Adaptive Resource Allocation
 Applications performance depends on the computational capacity of the available resources. In order to overcome potential computational limitations, it is possible to allocate additional computational resources,  which may help alleviate the computational burden that is imposed by the various tasks. There are two ways in which this functionality may be achieved. The first one is referred to as horizontal scaling and is the process of allocating additional computational resources. The second one is called vertical scaling and is the process of increasing the computational capacity of the existing nodes. In the case of horizontal scaling it is of vital importance to possess a prior estimation of the resource consumption that is expected to take place during the next minutes because the creation of additional virtual machines requires a time-span of multiple minutes. This unfortunate time-related bound deals a rather significant blow to the infrastructure’s ability to timely react in case of a sudden burst in resource usage. Unfortunately, the allocation of additional computational resources increases the overall cost of the operations.  Thus, the solution would be the implementation of a “goldilocks zone” principle which makes sure that the virtual machines work at a specified capacity which simultaneously keeps the overall cost to a minimum and allows the Cloud infrastructure to timely react to the changes in traffic.

 

Intelligent Task Offloading
 Task offloading refers to the process of designating specific resources to handle a number of tasks, depending on their requirements. This process is based on the rather simple principle of properly distributing the workload among the available computational and storage resources in order to achieve better response time. The task offloading decision mechanism, after examining the ongoing resource utilization of each computational node, shall decide which one shall receive the next task. The main design purpose of the edge node selection process is to avoid selecting an edge node, which is already working closely to its maximum capacity. Furthermore, one can not help but notice that the functionalities of intelligent task offloading and adaptive resource allocation are closely intertwined. By ensuring that the various computational nodes do not work closely to maximum capacity, the time-frame that the infrastructure can respond to a potential, sudden burst in service demand gets significantly wider. 

 

Intelligent Task Offloading
 The task offloading refers to the process of designating specific network resources to handle various tasks, depending on their requirements. This process is based on the rather simple principle of properly distributing the workload among the available computational and storage resources in order to achieve better response time. The task offloading decision mechanism, after examining the ongoing resource utilization of each running edge node, will decide which one shall receive the next task. The main design purpose of the edge node selection process is to avoid selecting an edge node, which is already working closely to its maximum capacity. Furthermore, one can not help but notice that the functionalities of intelligent task offloading and adaptive resource allocation are closely intertwined.

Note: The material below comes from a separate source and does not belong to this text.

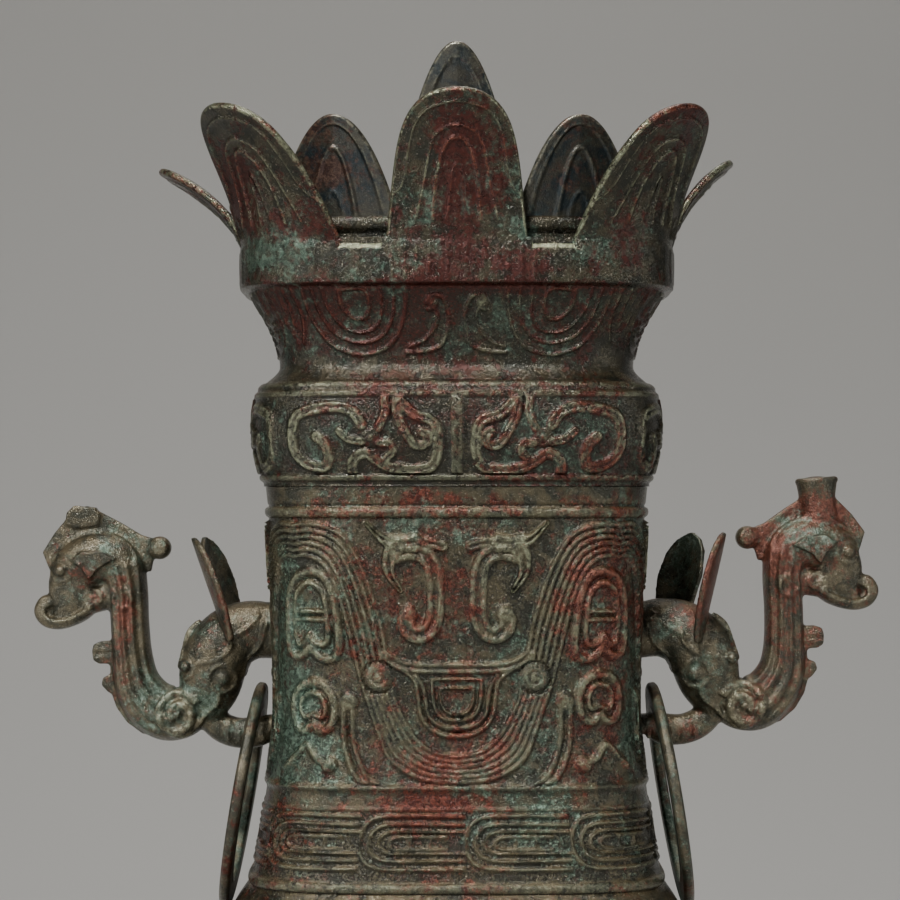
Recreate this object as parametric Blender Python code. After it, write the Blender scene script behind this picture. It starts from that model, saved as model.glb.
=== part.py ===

Through ensuring that the various edge nodes do not work closely to maximum capacity, the time-frame that the network can respond to a potential, sudden burst of traffic gets significantly wider. 
 
 Proactive Fault Tolerance
 Since Cloud environments consist of a vast number of computational nodes operating simultaneously, it is extremely important to regard component failure as an inevitability. By doing so it is possible to ensure that the infrastructure shall keep operating without interruption when one or more of its components fail. The main way of ensuring that a infrastructure will be able to keep carrying out its operations even after the event of a critical failure, is by utilizing backup components, which can automatically replace failed ones, in a manner which guarantees no loss of service.  As stated above, the creation of a new virtual machine requires a certain waiting period, which would have grave ramifications on the infrastructure’s abillity to keep up with the aforementioned QoS requirements. Thus, fault tolerance can be achieved via implemenig proactive strategies instead of reactive ones. At any given time, the infrastructure should include a specific number of computational nodes, which remain idle until one of the operational components ceases to function properly. Given the additional operational costs that cloud-based computational nodes may come at, it is important to keep this number to a minimum. 

 

By utilizing Deep Learning algorithms it is possible to extract information regarding the resource usage patterns of the prone to fail components, as well as the time-frame in which the faults are expected occur. This enables the proactive fault tolerance processes to ensure that the infrastructure’s operations shall continue to be conducted uninterrupted and that the overall cost will be kept to a bare minimum. As a matter of fact, the management and orchestration processes in the context of Cloud computing infrastructures can be greatly improved by incorporating Deep Learning models that are capable of predicting the time-evolving  resource utilization metrics. The most notable of these metrics are CPU, RAM, bandwidth, and disk I/O. 

 

Predicting resource consumption in Cloud environments is a quite challenging endeavour since these environments are dynamic and heterogeneous. In order to tackle this scientific problem, CHARITY has developed a plethora of Deep Learning models that are capable of formulating accurate predictions in the context of resource usage. These models are based on the Encoder-Decoder paradigm and are capable of exactring information regarding the of resource usage patterns that are present in Cloud topologies in order to produce quite accurate multi-step predictions that are then leveraged in the contex of optimal resource orchestration and management.